Source material:
▬▬▬▬▬▬▬▬▬▬

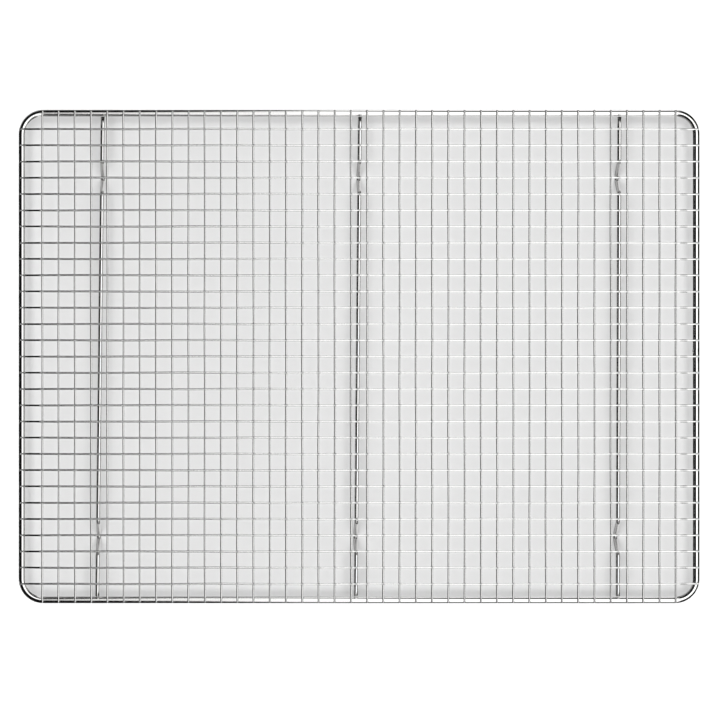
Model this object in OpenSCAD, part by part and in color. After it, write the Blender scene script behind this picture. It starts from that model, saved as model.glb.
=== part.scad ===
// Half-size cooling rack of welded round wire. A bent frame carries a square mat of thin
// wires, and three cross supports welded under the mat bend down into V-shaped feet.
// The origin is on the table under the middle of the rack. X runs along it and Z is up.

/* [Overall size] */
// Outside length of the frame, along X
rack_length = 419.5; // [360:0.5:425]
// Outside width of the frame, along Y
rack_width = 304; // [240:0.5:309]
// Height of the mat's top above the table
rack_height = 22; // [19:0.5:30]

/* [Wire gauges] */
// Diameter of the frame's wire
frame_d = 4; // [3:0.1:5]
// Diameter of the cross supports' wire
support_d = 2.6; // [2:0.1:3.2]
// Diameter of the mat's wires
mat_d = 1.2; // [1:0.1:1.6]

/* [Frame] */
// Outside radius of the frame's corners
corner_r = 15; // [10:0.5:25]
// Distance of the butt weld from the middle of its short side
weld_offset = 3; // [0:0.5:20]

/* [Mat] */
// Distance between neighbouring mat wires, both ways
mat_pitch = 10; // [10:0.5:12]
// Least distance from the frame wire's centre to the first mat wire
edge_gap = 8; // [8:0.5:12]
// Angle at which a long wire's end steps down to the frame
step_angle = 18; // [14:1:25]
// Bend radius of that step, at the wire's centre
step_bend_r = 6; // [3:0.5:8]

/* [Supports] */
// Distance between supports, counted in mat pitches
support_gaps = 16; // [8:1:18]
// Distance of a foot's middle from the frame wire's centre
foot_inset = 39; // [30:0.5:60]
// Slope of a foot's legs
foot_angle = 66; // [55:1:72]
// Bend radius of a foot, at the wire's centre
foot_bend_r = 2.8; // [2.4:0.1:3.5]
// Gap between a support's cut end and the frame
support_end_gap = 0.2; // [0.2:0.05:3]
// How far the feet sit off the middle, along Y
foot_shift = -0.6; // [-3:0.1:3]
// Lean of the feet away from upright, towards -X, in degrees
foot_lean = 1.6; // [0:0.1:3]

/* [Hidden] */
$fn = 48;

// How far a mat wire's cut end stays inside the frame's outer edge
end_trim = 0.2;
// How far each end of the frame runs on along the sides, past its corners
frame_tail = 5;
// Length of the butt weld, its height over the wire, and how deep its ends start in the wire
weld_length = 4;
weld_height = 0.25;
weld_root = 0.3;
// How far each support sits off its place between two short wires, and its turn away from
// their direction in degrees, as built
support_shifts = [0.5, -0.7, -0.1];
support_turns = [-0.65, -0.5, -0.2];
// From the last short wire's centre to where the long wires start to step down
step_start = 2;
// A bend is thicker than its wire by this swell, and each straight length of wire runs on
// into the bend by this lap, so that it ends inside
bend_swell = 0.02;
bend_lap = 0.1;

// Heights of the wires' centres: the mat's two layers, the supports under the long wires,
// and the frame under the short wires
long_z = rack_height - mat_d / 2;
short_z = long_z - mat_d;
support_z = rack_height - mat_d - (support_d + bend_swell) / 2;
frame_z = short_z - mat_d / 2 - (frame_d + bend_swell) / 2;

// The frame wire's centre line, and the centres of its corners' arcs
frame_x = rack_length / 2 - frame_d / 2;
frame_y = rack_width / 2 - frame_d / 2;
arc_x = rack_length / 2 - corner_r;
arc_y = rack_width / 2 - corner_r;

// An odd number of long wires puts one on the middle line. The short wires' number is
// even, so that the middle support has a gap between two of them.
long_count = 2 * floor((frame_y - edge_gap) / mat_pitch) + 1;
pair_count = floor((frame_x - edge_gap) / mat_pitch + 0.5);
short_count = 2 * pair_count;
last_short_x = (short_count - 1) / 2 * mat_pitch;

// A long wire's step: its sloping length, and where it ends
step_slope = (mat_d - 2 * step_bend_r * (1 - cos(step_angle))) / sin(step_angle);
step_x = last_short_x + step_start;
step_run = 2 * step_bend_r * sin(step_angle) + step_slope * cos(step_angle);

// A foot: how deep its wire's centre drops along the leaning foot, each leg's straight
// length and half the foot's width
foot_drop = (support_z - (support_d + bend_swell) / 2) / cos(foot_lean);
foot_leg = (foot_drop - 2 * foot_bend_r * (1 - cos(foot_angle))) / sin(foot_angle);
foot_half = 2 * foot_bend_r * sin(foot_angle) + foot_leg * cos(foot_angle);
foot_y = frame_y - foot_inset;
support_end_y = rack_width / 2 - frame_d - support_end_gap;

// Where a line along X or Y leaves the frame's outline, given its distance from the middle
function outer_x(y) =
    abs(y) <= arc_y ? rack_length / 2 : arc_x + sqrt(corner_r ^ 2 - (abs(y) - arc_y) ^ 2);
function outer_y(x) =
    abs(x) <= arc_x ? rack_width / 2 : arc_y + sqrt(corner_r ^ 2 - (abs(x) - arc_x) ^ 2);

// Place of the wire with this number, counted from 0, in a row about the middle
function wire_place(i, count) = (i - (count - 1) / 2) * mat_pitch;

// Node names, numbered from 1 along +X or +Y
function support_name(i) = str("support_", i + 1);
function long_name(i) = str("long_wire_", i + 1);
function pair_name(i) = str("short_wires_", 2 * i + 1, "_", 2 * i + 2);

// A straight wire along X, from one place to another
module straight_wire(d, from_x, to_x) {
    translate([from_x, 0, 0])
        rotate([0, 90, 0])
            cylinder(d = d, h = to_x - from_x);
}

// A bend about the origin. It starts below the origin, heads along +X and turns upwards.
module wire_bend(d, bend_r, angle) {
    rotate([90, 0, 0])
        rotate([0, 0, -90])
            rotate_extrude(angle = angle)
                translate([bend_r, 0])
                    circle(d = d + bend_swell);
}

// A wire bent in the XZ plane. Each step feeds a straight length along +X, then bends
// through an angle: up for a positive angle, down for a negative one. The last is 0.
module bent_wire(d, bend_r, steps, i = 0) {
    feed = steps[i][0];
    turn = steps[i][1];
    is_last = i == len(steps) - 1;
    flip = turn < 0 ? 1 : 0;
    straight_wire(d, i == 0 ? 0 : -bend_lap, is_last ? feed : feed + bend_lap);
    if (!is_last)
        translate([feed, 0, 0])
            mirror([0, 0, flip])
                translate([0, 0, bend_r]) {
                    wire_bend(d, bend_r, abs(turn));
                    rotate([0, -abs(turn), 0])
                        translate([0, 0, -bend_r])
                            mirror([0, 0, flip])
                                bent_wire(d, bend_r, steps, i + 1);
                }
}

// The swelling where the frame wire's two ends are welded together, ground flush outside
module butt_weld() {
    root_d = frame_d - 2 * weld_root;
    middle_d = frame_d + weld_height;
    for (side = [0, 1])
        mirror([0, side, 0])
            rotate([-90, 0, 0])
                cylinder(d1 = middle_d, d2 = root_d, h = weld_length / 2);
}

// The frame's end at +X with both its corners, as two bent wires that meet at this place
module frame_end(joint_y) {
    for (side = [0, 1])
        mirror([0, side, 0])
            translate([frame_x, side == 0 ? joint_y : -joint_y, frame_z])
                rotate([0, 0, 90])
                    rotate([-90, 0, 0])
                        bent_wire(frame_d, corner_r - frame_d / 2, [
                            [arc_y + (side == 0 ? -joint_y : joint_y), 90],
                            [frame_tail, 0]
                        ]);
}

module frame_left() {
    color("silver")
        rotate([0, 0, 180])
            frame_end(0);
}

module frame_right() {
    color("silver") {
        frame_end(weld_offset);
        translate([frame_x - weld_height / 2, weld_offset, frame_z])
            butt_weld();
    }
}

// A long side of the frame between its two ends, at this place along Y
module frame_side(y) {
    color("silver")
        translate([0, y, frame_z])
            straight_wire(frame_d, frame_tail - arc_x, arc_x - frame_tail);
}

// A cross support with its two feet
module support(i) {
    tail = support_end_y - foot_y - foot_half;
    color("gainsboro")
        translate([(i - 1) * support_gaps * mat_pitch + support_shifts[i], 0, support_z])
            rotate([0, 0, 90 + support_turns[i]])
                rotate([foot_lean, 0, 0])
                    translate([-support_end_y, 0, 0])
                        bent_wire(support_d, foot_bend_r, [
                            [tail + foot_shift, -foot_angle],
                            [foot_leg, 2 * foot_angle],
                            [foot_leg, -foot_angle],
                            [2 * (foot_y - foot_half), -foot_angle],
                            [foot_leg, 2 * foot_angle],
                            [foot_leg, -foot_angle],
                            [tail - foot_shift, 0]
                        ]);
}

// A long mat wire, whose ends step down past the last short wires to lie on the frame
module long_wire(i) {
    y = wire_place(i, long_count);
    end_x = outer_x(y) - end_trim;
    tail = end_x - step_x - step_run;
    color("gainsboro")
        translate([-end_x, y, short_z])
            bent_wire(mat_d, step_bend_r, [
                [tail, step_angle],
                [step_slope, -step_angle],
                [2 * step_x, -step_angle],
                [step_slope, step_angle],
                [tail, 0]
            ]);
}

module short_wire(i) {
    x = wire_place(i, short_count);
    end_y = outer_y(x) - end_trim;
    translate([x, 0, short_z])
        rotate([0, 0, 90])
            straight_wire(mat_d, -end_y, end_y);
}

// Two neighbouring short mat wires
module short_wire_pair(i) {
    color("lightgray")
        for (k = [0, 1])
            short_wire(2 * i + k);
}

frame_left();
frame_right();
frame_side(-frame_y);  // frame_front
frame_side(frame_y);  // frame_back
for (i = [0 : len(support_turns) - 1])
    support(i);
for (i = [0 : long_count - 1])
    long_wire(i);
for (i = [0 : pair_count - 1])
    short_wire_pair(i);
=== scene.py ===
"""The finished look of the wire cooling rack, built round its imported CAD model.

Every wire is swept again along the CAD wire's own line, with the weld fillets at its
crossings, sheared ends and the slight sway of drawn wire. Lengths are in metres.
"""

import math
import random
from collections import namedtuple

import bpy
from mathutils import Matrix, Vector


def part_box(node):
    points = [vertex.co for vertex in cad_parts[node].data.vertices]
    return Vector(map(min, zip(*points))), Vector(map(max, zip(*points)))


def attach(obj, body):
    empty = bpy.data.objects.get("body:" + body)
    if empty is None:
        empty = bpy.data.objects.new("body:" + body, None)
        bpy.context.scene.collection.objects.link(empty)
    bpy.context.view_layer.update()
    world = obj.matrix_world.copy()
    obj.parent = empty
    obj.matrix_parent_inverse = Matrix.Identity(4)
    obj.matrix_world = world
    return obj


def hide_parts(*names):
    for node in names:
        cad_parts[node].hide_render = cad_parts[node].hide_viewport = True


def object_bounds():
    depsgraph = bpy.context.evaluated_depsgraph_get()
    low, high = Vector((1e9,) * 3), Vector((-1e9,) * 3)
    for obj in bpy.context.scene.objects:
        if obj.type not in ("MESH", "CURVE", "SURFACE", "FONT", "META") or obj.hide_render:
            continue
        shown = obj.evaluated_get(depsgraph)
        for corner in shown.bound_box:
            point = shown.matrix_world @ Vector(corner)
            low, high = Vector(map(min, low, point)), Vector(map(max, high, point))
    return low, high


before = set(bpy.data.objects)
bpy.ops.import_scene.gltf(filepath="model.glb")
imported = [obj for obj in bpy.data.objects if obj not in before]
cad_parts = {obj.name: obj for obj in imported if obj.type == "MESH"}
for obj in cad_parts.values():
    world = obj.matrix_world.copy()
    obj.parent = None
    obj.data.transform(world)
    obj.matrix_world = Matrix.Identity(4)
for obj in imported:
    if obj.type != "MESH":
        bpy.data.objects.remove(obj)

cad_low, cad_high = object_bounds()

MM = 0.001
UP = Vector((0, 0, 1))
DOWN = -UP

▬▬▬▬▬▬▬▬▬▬

Task prompt:
Everything from the line containing "short mat wires" down to the line containing "points = [vertex.co" should be repeated exactly, with both end lines kept and no other lines added.

Result for this task:
// Two neighbouring short mat wires
module short_wire_pair(i) {
    color("lightgray")
        for (k = [0, 1])
            short_wire(2 * i + k);
}

frame_left();
frame_right();
frame_side(-frame_y);  // frame_front
frame_side(frame_y);  // frame_back
for (i = [0 : len(support_turns) - 1])
    support(i);
for (i = [0 : long_count - 1])
    long_wire(i);
for (i = [0 : pair_count - 1])
    short_wire_pair(i);
=== scene.py ===
"""The finished look of the wire cooling rack, built round its imported CAD model.

Every wire is swept again along the CAD wire's own line, with the weld fillets at its
crossings, sheared ends and the slight sway of drawn wire. Lengths are in metres.
"""

import math
import random
from collections import namedtuple

import bpy
from mathutils import Matrix, Vector


def part_box(node):
    points = [vertex.co for vertex in cad_parts[node].data.vertices]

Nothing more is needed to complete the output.